Task -
Quote exactly the lines spanning from the top of the data below to the line that contains "2.6, backHeight: 0.7", including both.
— Begin Dataset section —
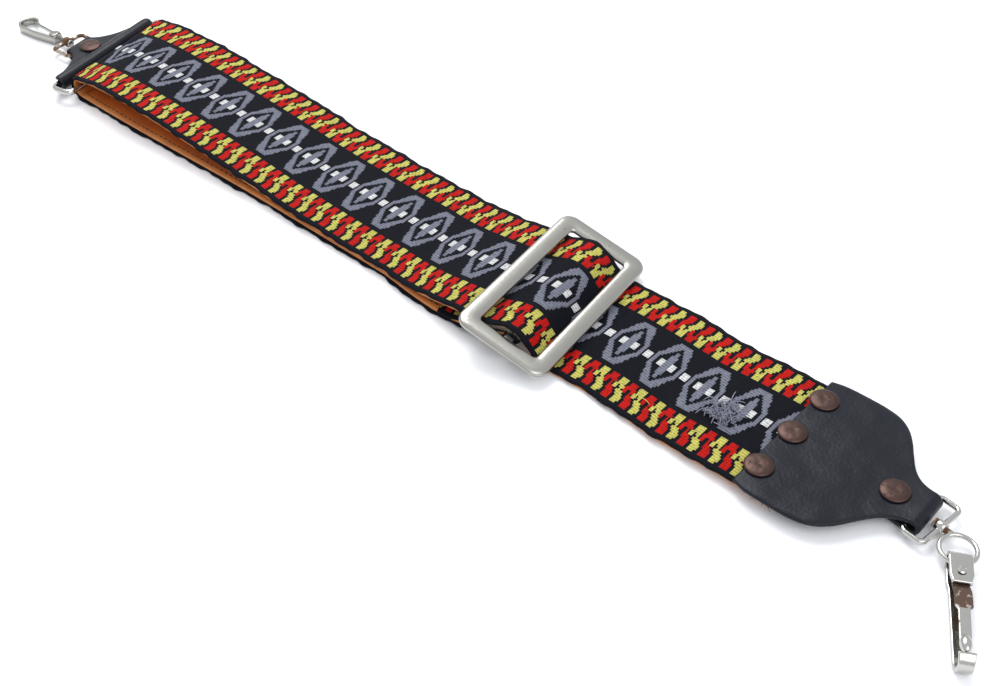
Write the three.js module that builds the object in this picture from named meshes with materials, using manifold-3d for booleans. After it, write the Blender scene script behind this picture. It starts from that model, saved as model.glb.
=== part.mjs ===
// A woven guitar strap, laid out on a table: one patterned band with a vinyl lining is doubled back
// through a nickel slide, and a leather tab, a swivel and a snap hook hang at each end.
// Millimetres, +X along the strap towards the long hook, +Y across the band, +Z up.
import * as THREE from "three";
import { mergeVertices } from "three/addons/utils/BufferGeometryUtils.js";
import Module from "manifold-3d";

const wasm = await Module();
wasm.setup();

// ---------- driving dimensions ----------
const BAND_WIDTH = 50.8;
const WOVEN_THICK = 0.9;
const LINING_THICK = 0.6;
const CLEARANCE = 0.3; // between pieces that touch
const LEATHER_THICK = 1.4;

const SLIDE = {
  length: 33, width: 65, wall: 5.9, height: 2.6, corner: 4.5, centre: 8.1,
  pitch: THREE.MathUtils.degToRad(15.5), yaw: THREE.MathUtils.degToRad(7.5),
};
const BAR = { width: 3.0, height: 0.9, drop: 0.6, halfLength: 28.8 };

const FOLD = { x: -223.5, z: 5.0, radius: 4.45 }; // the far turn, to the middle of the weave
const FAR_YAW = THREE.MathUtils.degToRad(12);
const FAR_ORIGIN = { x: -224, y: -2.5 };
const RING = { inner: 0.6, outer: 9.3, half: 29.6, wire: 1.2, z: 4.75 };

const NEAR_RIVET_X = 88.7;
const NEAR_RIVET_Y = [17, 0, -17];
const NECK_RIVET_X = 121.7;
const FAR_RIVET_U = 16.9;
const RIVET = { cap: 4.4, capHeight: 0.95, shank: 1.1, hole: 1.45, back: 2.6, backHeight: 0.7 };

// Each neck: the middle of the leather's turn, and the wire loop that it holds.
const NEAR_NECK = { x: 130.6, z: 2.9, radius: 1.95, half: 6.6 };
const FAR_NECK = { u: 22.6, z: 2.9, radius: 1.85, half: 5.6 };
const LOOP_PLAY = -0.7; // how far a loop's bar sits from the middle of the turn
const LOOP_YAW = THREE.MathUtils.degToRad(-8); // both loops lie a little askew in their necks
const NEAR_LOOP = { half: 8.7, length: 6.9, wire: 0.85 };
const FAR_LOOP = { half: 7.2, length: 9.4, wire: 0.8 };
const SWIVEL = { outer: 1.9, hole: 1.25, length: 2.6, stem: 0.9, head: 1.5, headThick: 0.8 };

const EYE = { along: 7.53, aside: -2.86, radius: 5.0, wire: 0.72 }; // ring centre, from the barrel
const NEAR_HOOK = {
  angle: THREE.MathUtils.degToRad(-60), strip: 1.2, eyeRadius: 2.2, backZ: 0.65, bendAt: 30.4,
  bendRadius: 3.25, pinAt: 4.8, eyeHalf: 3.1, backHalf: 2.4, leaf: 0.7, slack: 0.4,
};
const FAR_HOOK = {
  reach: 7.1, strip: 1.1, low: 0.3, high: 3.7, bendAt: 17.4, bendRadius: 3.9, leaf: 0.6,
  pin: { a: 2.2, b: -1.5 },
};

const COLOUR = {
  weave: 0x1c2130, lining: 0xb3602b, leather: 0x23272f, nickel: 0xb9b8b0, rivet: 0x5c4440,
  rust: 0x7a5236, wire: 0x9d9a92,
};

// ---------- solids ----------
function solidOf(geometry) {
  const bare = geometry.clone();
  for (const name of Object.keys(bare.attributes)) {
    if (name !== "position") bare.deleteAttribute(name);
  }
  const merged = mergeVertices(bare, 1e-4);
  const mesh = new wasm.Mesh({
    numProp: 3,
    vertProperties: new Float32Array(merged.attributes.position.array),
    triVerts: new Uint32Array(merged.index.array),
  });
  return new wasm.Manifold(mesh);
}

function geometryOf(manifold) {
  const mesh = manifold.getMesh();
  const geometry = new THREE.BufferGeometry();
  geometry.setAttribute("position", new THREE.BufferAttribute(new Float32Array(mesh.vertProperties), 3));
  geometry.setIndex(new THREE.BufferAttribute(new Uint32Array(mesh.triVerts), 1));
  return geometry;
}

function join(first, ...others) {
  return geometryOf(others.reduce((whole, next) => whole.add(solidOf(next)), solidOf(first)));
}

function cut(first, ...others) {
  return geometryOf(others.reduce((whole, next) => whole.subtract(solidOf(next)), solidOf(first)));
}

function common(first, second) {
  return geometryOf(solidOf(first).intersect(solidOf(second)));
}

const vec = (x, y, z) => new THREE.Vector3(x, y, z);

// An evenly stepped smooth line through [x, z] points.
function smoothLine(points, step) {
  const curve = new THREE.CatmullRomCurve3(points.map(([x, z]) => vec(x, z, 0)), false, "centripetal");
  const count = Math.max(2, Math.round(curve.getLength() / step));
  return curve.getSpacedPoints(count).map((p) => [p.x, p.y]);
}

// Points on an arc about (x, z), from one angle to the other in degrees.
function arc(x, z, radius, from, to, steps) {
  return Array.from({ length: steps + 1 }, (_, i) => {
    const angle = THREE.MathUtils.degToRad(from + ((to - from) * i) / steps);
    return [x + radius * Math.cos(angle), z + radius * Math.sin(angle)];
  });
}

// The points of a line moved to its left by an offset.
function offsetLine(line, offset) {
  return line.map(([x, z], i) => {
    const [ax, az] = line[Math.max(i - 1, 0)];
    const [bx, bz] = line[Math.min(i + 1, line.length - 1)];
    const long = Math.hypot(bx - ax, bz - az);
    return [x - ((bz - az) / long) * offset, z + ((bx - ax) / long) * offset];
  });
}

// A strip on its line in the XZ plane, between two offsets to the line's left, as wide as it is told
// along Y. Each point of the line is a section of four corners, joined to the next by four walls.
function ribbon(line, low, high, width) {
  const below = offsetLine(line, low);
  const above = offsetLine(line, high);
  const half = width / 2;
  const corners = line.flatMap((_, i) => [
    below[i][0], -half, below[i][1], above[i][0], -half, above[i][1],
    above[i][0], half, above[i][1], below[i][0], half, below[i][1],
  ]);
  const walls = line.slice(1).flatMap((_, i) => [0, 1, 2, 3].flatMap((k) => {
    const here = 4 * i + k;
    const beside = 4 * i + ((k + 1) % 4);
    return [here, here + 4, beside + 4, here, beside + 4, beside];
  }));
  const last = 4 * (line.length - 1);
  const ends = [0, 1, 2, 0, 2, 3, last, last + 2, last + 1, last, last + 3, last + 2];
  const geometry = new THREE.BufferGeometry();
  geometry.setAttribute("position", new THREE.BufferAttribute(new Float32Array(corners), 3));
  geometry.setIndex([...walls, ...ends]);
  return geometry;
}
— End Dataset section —
Worked answer -
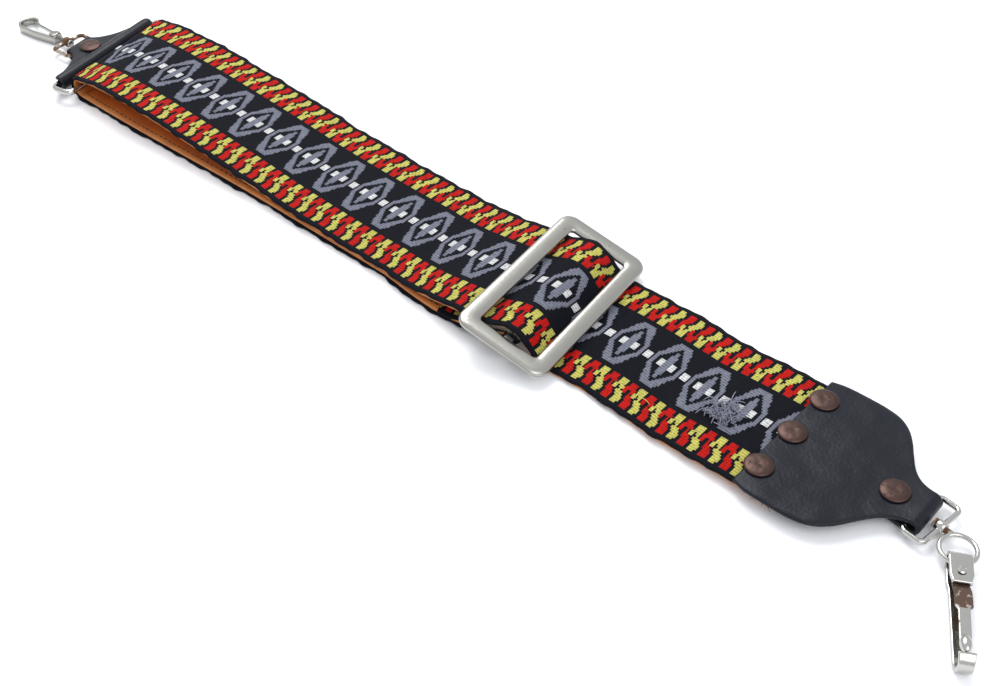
Write the three.js module that builds the object in this picture from named meshes with materials, using manifold-3d for booleans. After it, write the Blender scene script behind this picture. It starts from that model, saved as model.glb.
=== part.mjs ===
// A woven guitar strap, laid out on a table: one patterned band with a vinyl lining is doubled back
// through a nickel slide, and a leather tab, a swivel and a snap hook hang at each end.
// Millimetres, +X along the strap towards the long hook, +Y across the band, +Z up.
import * as THREE from "three";
import { mergeVertices } from "three/addons/utils/BufferGeometryUtils.js";
import Module from "manifold-3d";

const wasm = await Module();
wasm.setup();

// ---------- driving dimensions ----------
const BAND_WIDTH = 50.8;
const WOVEN_THICK = 0.9;
const LINING_THICK = 0.6;
const CLEARANCE = 0.3; // between pieces that touch
const LEATHER_THICK = 1.4;

const SLIDE = {
  length: 33, width: 65, wall: 5.9, height: 2.6, corner: 4.5, centre: 8.1,
  pitch: THREE.MathUtils.degToRad(15.5), yaw: THREE.MathUtils.degToRad(7.5),
};
const BAR = { width: 3.0, height: 0.9, drop: 0.6, halfLength: 28.8 };

const FOLD = { x: -223.5, z: 5.0, radius: 4.45 }; // the far turn, to the middle of the weave
const FAR_YAW = THREE.MathUtils.degToRad(12);
const FAR_ORIGIN = { x: -224, y: -2.5 };
const RING = { inner: 0.6, outer: 9.3, half: 29.6, wire: 1.2, z: 4.75 };

const NEAR_RIVET_X = 88.7;
const NEAR_RIVET_Y = [17, 0, -17];
const NECK_RIVET_X = 121.7;
const FAR_RIVET_U = 16.9;
const RIVET = { cap: 4.4, capHeight: 0.95, shank: 1.1, hole: 1.45, back: 2.6, backHeight: 0.7 };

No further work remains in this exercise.